**Data to process:**
···
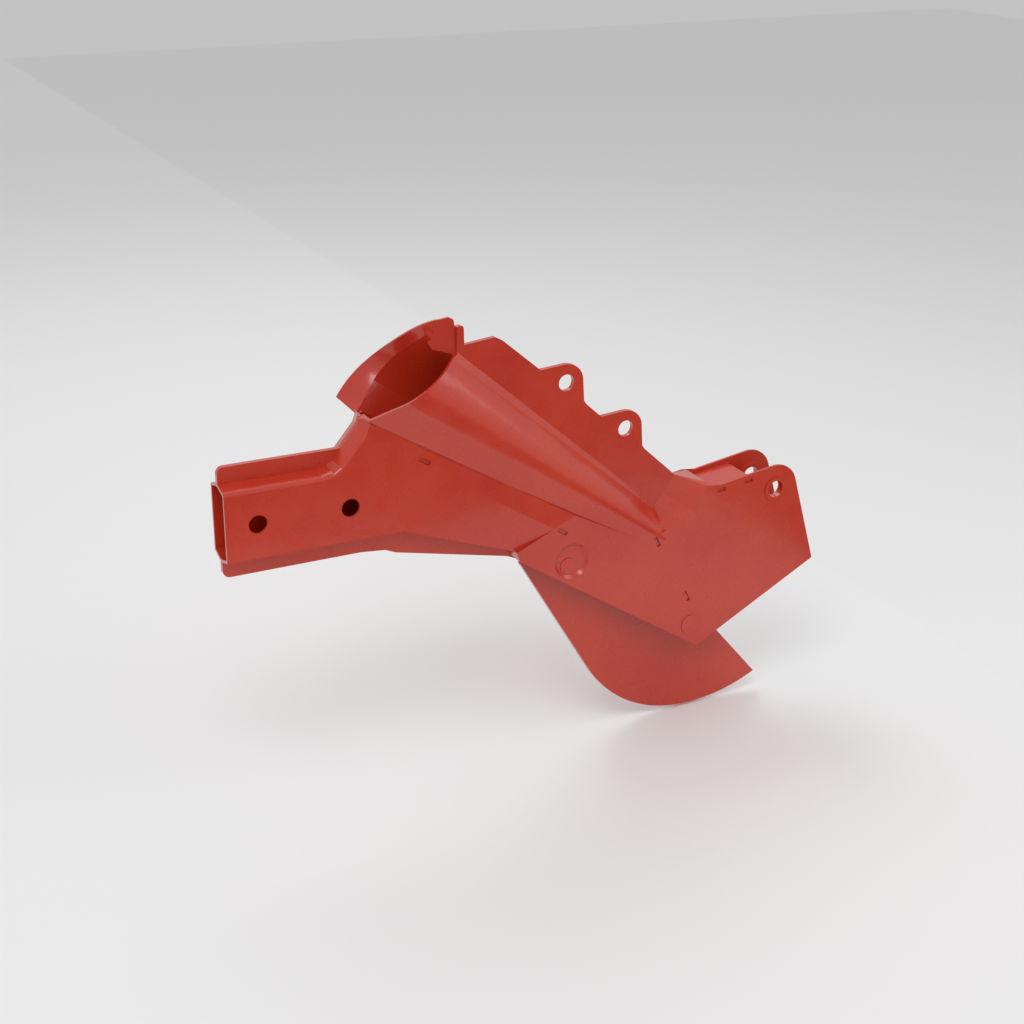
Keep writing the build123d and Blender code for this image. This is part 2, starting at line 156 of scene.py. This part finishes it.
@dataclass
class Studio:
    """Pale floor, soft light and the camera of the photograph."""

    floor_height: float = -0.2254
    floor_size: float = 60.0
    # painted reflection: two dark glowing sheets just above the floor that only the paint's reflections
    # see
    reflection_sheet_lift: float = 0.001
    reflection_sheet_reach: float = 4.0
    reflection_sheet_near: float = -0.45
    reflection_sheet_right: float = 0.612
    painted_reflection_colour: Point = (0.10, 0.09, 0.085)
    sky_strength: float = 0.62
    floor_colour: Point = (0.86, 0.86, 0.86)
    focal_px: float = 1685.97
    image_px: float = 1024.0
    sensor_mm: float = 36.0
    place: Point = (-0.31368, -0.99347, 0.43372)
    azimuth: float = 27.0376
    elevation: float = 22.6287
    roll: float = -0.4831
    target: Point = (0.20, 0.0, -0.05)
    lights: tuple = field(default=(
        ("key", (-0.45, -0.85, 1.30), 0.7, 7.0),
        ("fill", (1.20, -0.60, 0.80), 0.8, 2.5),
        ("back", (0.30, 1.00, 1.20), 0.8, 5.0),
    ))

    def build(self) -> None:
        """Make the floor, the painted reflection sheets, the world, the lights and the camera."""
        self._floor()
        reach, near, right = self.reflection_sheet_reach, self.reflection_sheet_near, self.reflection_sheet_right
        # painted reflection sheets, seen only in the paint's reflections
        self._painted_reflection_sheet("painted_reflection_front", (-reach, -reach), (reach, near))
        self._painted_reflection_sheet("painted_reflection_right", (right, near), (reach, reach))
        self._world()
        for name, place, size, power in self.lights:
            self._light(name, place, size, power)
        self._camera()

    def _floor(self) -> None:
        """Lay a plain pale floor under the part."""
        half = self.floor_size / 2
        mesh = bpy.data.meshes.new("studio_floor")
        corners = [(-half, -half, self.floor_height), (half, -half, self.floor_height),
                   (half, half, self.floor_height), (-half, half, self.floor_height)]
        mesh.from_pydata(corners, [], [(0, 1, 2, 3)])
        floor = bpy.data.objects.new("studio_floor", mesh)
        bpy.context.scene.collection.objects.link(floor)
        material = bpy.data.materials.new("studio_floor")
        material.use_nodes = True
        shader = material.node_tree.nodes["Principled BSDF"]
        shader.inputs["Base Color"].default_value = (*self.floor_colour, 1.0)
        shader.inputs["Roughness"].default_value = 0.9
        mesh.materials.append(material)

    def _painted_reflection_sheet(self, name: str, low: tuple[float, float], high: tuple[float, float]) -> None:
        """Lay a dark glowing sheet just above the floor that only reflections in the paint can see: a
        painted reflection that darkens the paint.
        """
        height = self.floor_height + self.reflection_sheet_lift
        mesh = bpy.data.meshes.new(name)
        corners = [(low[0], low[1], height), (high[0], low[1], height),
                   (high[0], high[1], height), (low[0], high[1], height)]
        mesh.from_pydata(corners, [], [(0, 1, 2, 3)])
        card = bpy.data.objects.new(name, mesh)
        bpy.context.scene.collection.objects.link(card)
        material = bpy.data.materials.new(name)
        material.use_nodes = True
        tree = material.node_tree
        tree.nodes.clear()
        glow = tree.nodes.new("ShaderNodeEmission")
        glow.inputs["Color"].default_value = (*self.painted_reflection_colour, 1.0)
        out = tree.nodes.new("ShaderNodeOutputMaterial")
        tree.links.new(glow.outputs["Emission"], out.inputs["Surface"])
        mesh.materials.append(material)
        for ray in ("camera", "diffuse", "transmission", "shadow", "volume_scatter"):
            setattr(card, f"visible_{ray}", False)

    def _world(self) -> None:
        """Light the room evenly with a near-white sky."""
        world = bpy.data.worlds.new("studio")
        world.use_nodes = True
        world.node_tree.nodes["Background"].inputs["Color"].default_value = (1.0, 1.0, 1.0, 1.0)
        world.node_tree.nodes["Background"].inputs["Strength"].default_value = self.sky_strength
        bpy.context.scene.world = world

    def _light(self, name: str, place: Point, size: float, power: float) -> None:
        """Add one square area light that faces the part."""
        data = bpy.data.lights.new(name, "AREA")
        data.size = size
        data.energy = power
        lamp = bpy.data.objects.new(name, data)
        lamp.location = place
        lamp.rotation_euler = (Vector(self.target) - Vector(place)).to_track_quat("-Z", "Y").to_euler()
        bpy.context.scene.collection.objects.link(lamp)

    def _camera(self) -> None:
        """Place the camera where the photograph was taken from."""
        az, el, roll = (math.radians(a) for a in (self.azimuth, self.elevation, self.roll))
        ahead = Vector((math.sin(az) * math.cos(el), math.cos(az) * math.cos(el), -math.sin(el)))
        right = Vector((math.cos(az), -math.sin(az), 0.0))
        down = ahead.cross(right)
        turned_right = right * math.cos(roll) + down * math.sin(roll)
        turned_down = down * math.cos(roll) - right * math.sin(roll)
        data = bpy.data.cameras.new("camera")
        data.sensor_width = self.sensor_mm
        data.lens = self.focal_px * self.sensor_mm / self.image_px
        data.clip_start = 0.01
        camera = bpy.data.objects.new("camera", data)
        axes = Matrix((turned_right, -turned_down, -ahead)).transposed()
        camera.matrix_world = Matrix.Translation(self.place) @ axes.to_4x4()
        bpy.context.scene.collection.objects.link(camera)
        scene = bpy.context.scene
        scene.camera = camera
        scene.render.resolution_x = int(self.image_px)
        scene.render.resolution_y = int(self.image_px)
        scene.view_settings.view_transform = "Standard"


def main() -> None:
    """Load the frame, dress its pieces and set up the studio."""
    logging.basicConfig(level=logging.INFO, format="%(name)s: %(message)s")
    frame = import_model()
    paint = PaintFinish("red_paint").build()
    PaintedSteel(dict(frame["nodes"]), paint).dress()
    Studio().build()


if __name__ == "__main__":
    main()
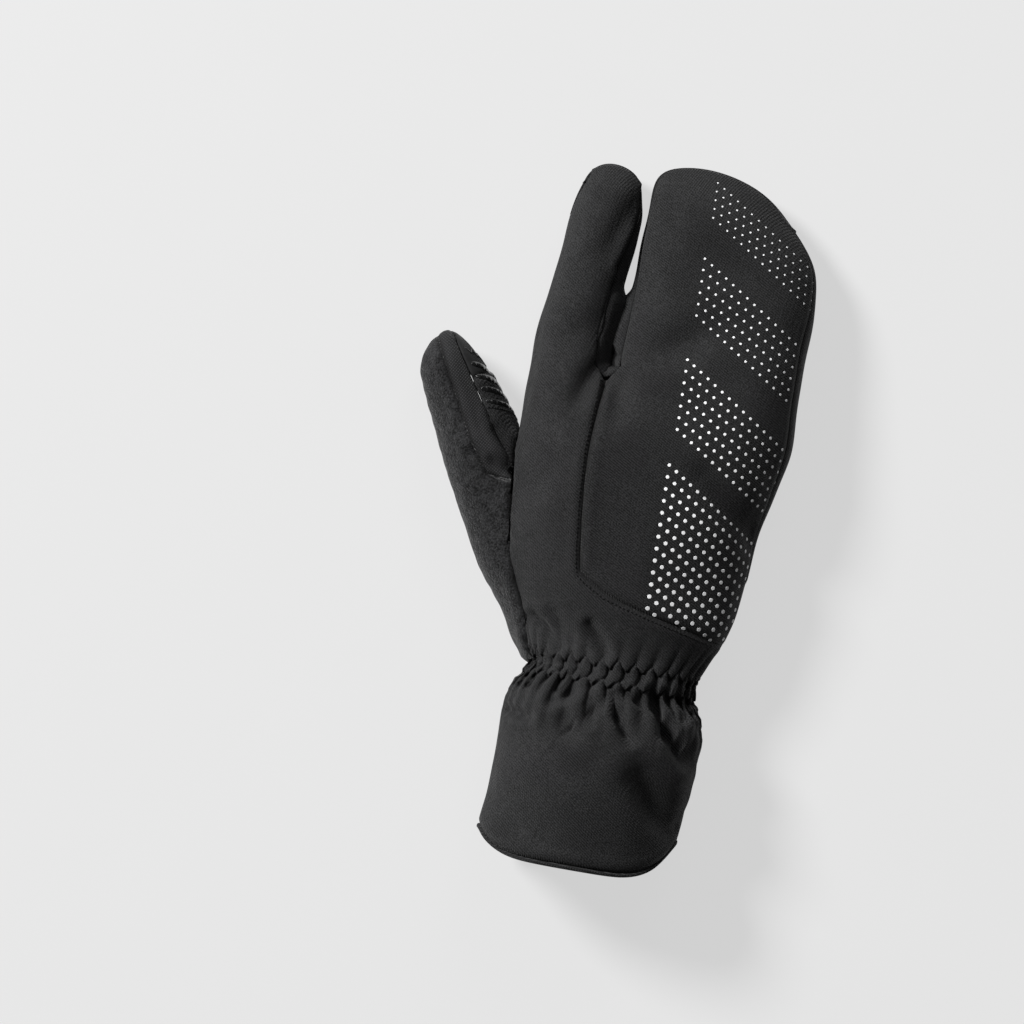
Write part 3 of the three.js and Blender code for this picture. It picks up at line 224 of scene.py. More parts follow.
···
Please print the lines from the start of the records up to and including the line with "floor, soft light", copying each one exactly and leaving out the rest.

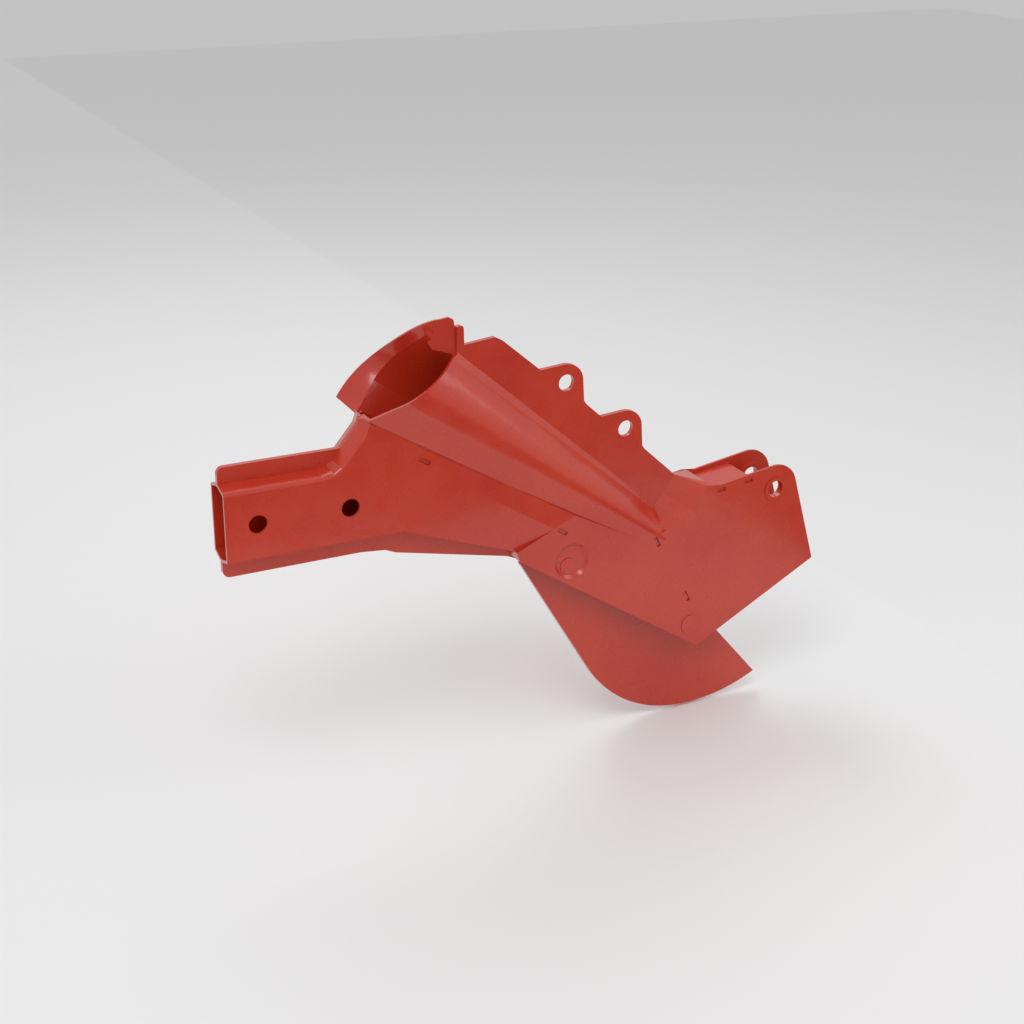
Keep writing the build123d and Blender code for this image. This is part 2, starting at line 156 of scene.py. This part finishes it.
@dataclass
class Studio:
    """Pale floor, soft light and the camera of the photograph."""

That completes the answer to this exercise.